One Card Daily Pull
A single-card draw for daily guidance, reflection, or building your intuitive connection with the deck.
Best For
- ★Morning rituals and daily intention-setting
- ★Learning tarot card meanings organically
- ★Quick guidance on a specific question
- ★Building a consistent tarot practice
Overview
The One Card Daily Pull is the simplest and most accessible way to work with tarot. You draw a single card each day to receive guidance, set an intention, or simply deepen your familiarity with the deck. Despite its simplicity, a daily pull can be surprisingly profound — a single card, free from the context of surrounding cards, demands your full attention.
Many experienced readers maintain a daily pull practice alongside their larger readings. It serves as a meditative anchor point in the day, a moment to pause, reflect, and listen. Over weeks and months, your daily pulls create a personal journal of themes that reveal patterns in your life you might otherwise miss.
The daily pull is also the fastest way to learn tarot. Instead of memorizing 78 card meanings from a book, you experience one card at a time in the context of your actual life. By the end of the day, you have a lived understanding of that card that no textbook can replicate.
Card Positions
Card of the Day
The primary energy, theme, or lesson for your day. It may represent advice, a challenge to watch for, or an opportunity to embrace.
How to Read This Spread
Find a quiet moment, ideally in the morning before your day begins. Hold your deck and take a few deep breaths. You can ask a specific question — "What do I need to know today?" or "What energy should I embody?" — or simply set the intention to receive whatever message is most relevant.

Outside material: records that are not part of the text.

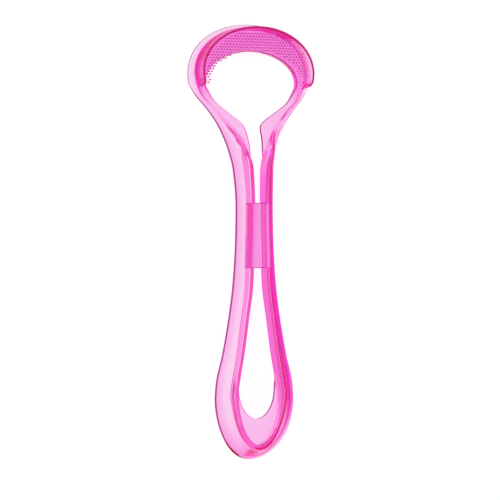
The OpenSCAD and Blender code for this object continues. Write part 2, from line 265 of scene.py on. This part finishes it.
def row_at(rows, place):
    """A smooth curve through rows of numbers, read at a place from 0 to the last row."""
    last = len(rows) - 1
    i = min(int(place), last - 1)
    f = place - i
    b, c = rows[i], rows[i + 1]
    a = rows[i - 1] if i > 0 else 2 * b - c
    d = rows[i + 2] if i + 2 <= last else 2 * c - b
    return b + ((c - a) * f + (2 * a - 5 * b + 4 * c - d) * f ** 2 + (3 * b - a - 3 * c + d) * f ** 3) / 2


def arm_rows():
    """Outer edge and bar's inner side, across and along, and height of the back, from tail to neck."""
    rows = [(mix(WAIST_W, TAIL_W, out) / 2, mix(TAIL_WIDE_Y, WAIST_Y, along),
             mix(GAP_W, RING_W, bar) / 2, mix(RING_Y, WAIST_Y, along), RAISE * back)
            for along, out, bar, back in LOWER_SHARES]
    rows += [(mix(WAIST_W, HEAD_W, out) / 2, mix(WAIST_Y, NECK_Y, along),
              mix(GAP_W, OPEN_W, bar) / 2, mix(WAIST_Y, NECK_Y, along), RAISE * back)
             for along, out, bar, back in UPPER_SHARES]
    return [np.array(row) for row in rows]


ARM_ROWS = arm_rows()
ARM_END = ARM_ROWS[-1]
HEAD_FROM = np.concatenate([head_outer(HEAD_START), open_edge(HEAD_START)])
SLOPE_RUN = ARM_END[0] - ARM_END[2] - BAR_W


def neck_rows():
    """Outer and inner edge, across and along, from the arm to the head."""
    rows = [ARM_END[:4]]
    rows += [np.array((mix(WAIST_W, HEAD_W, out) / 2, mix(NECK_Y, CORNER[1], along),
                       CORNER[0] * gap, mix(NECK_Y, CORNER[1], along)))
             for along, out, gap in NECK_SHARES]
    rows += [np.array((mix(WAIST_W, HEAD_W, out) / 2, mix(CORNER[1], HEAD_FROM[1], along),
                       mix(CORNER[0], HEAD_FROM[2], gap), mix(CORNER[1], HEAD_FROM[3], gap_along)))
             for along, out, gap_along, gap in STRUT_SHARES]
    return rows + [HEAD_FROM]


def neck_heights():
    return [np.array((mix(PLATE_Z, WEB_Z, web), mix(BEAD_H, RIDGE_FULL, ridge), RAISE * back,
                      SLOPE_RUN * run, mix(RIM_T, BAR_W, wide), solid))
            for web, ridge, back, run, wide, solid in HEIGHT_SHARES]


NECK_ROWS = neck_rows()
NECK_HEIGHTS = neck_heights()


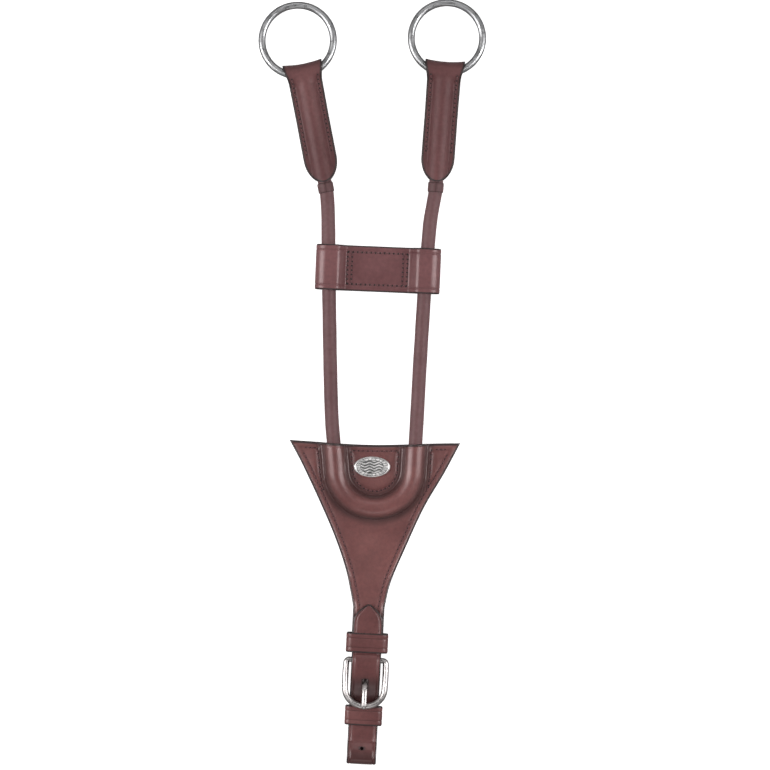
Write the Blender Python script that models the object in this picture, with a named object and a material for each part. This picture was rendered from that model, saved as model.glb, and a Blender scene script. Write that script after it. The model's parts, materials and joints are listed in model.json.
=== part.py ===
"""Running martingale attachment, lying flat: +Y towards the rings, +Z off the table.

Every length in this file is in millimetres; mesh_object() turns it into metres.
"""
import math

import bmesh
import bpy
from mathutils import Matrix, Vector

MM = 0.001
SHARP_DEG = 40

# ---- rings and loop tabs -------------------------------------------------
RING_MEAN_R = 25.0
RING_WIRE_R = 2.5
RING_CENTRE = {"left": (-52.3, 239.05), "right": (52.3, 240.8)}
TAB_LEAN_DEG = {"left": 10.8, "right": -4.3}
TAB_LENGTH = 85.6
TAB_FOLD_R = 7.4
TAB_HALF_WIDTH = ((0.0, 13.4), (6.0, 13.1), (12.0, 12.7), (40.0, 12.3), (68.5, 12.0))
TAB_TIP_START = 68.5
TAB_BORDER_HALF = 2.2
TAB_ARCH_R = 7.3
RING_HOLE_R = 5.0
RING_HOLE_FLARE_R = 6.2
HINGE_TO_RING_CENTRE = 23.2
RING_REST_TILT_DEG = 5.75

# ---- rolled cord ---------------------------------------------------------
Z_CORD = 7.4
CORD_R = 4.9
CORE_R = 2.6
COVER_BORE_R = 2.75
TAB_BORE_R = 5.1
TAB_BORE_START = 24.0
CORD_TOP_L = 25.0
SLEEVE_IN_R = 5.0
SLEEVE_OUT_R = 5.7
SLEEVE_L = (86.2, 92.8)
CORD_DEPTH_Y = -53.0
CORD_POINTS = {
    "left": ((-31.15, 122.0), (-30.8, 110.0), (-30.65, 96.0), (-30.3, 62.0), (-29.6, 20.0), (-28.75, -15.0)),
    "right": ((42.4, 123.0), (40.6, 112.0), (39.2, 97.0), (36.3, 60.0), (33.5, 15.0), (31.7, -18.0)),
}
LEG_FOOT = {"left": (-25.4, -61.25), "right": (29.1, -61.25)}
LEG_LEAN_DEG = {"left": 5.0, "right": -3.5}
LEG_TOP_Y = -31.0
BEND_R = 27.25
BEND_CENTRE = (1.85, -61.25)

# ---- bib -----------------------------------------------------------------
LINING_T = 1.3
FRONT_Z = 1.6
FRONT_T = 2.2
NECK_RISE = 5.1
RAMP = (-22.0, 4.0)
FRONT_END_S = 31.0
LINING_END_S = 19.5
NECK_HALF = 11.0
CHANNEL_R = 5.2
TOP_EDGE = (
    (61.7, -43.3), (45.0, -43.5), (24.0, -44.2), (1.9, -44.5), (-20.0, -43.7), (-40.0, -42.2), (-58.0, -40.95),
)
LEFT_EDGE = (
    (-58.0, -40.95), (-49.5, -57.05), (-38.0, -81.55), (-26.8, -107.45), (-19.1, -129.85), (-15.3, -146.65),
)
RIGHT_EDGE = ((12.8, -141.05), (22.9, -117.25), (36.2, -88.55), (50.2, -64.75), (61.7, -43.3))
RIDGE_PROFILE = (
    (9.9, 2.6), (9.9, 3.85), (8.8, 4.6), (7.95, 6.0), (7.45, 7.9), (6.85, 10.3), (5.25, 12.65), (2.85, 14.25),
    (0.0, 14.8),
)

# ---- badge ---------------------------------------------------------------
BADGE_CENTRE = (-0.2, -59.85)
BADGE_HALF = (12.95, 7.35)
BADGE_Z = 4.0
BADGE_POST_X = 7.0
BADGE_POST_R = 1.0
BADGE_HOLE_R = 1.25

# ---- strap end: s runs down the strap from the billet's tip, u across it -----
STRAP_TIP = (-2.3, -155.75)
STRAP_LEAN_DEG = 2.85
STRAP_HALF = 10.3
STRAP_T = 2.0
STRAP_FACE_Z = 10.1
BACK_Z = 2.5
BAR_S = 39.3
BAR_Z = 7.35
BAR_R = 2.0
CHAPE_T = 1.3
CHAPE_HALF = 10.0
CHAPE_LOOP_R = 3.0
CHAPE_LOW_Z = 4.35
CHAPE_HIGH_Z = 5.85
CHAPE_START_S = 4.0
ROOT_START_S = -6.0
KEEPER_UPPER = {"s": (20.3, 34.0), "half": 14.7, "z": (0.0, 12.7), "t": 1.4}
KEEPER_LOWER = {"s": (71.5, 85.2), "half": 13.15, "z": (0.0, 7.3), "t": 1.4}
FOLD_S = 107.9
FOLD_Z = 6.05
FOLD_R = 3.55
BILLET_FACE = (
    (0.0, STRAP_FACE_Z), (16.0, STRAP_FACE_Z), (33.4, STRAP_FACE_Z), (36.4, 11.45), (39.3, 12.35),
    (45.0, 12.2), (50.0, 11.6), (56.0, 10.1), (61.0, 8.0), (66.0, 6.1), (70.0, 5.0), (75.0, 4.7),
    (94.0, 4.7), (98.5, 6.3), (102.5, 8.5), (106.0, 9.55),
)
TONGUE_HOLE = (52.0, 60.2, 2.2)
SPARE_HOLE = (101.2, 1.4)

# ---- buckle --------------------------------------------------------------
BUCKLE_HALF = 13.85
BUCKLE_WIRE_R = 2.3
BUCKLE_CORNER_R = 2.2
BUCKLE_CORNER_WIRE_R = 2.15
BUCKLE_BOW = 0.2
BUCKLE_END_S = 71.5
BUCKLE_END_Z = 10.4
BUCKLE_ARC_S = 59.2
TONGUE_R = 1.7
TONGUE_PATH = (
    (41.6, 7.7), (45.0, 7.2), (49.0, 6.9), (52.2, 7.3), (54.6, 8.5), (56.5, 10.3), (58.6, 12.0),
    (61.6, 13.3), (66.0, 14.1), (70.5, 14.5), (73.2, 14.35),
)
TONGUE_TIP_TAPER = (0.97, 0.88, 0.62)
TONGUE_EYE_IN = 2.2
TONGUE_EYE_OUT = 3.5
TONGUE_EYE_HALF = 2.0
TONGUE_SLOT_HALF = 2.6

# ---- slide band: a runs across the fork, b along it ----------------------------
BAND_CENTRE = (4.0, 78.6)
BAND_TILT_DEG = -2.4
BAND_HALF_LENGTH = 43.75
BAND_HALF_HEIGHT = 15.9
BAND_T = 2.2
BAND_PANEL = (-22.2, 21.2)
BAND_CORE = {"a": (-21.6, 20.6), "half_b": 13.6, "z": (2.45, 5.4)}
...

Shuffle the deck in whatever way feels natural. When you feel a sense of readiness or completion, stop and draw the top card. Place it face-up in front of you and spend a moment simply observing it before consulting any meanings. What do you notice first? What feelings does the image evoke?
After your initial impressions, consider the traditional meaning of the card and how it might apply to your day ahead. Make a mental or written note of your interpretation. At the end of the day, revisit the card — you will often find that its message played out in ways you did not expect that morning.
Over time, this practice develops your intuitive reading skills more effectively than any course or textbook. The daily context gives each card a living meaning that stays with you.
Tips for Better Readings
- ➣Pull your card at the same time each day to build a consistent ritual.
- ➣Keep a tarot journal — even a quick one-line note about each daily card adds up over time.
- ➣Do not rush to look up meanings. Sit with the image first and trust your initial impressions.
- ➣If a card confuses you, carry it with you mentally throughout the day and see how it manifests.
- ➣Try pulling a card in the evening as a reflection on what the day brought.
- ➣Accept reversed cards without anxiety — they often represent internalized or gentler versions of the upright meaning.
Variations
Some readers pull two cards instead of one — a "theme" card and an "advice" card — to add a layer of nuance without overcomplicating the practice. Others draw from the Major Arcana only for daily pulls, focusing on larger spiritual themes.
A popular journaling variation involves pulling your card in the morning, writing your prediction for the day, then revisiting in the evening to record what actually happened. This feedback loop dramatically accelerates your learning.
Frequently Asked Questions
Both approaches are valid. Using the full 78-card deck gives you a wider range of everyday messages. Using only the 22 Major Arcana focuses on bigger spiritual themes. Try both and see which resonates with your practice.
No tarot card is inherently bad. Death represents transformation and endings that make way for new beginnings. The Tower signals sudden change that, while uncomfortable, clears away what no longer serves you. Read these cards as invitations to growth, not predictions of doom.
Resist the urge to re-draw. The card you pulled is the message you need, even if it is not the one you wanted. Learning to sit with uncomfortable cards is part of developing your practice and your resilience.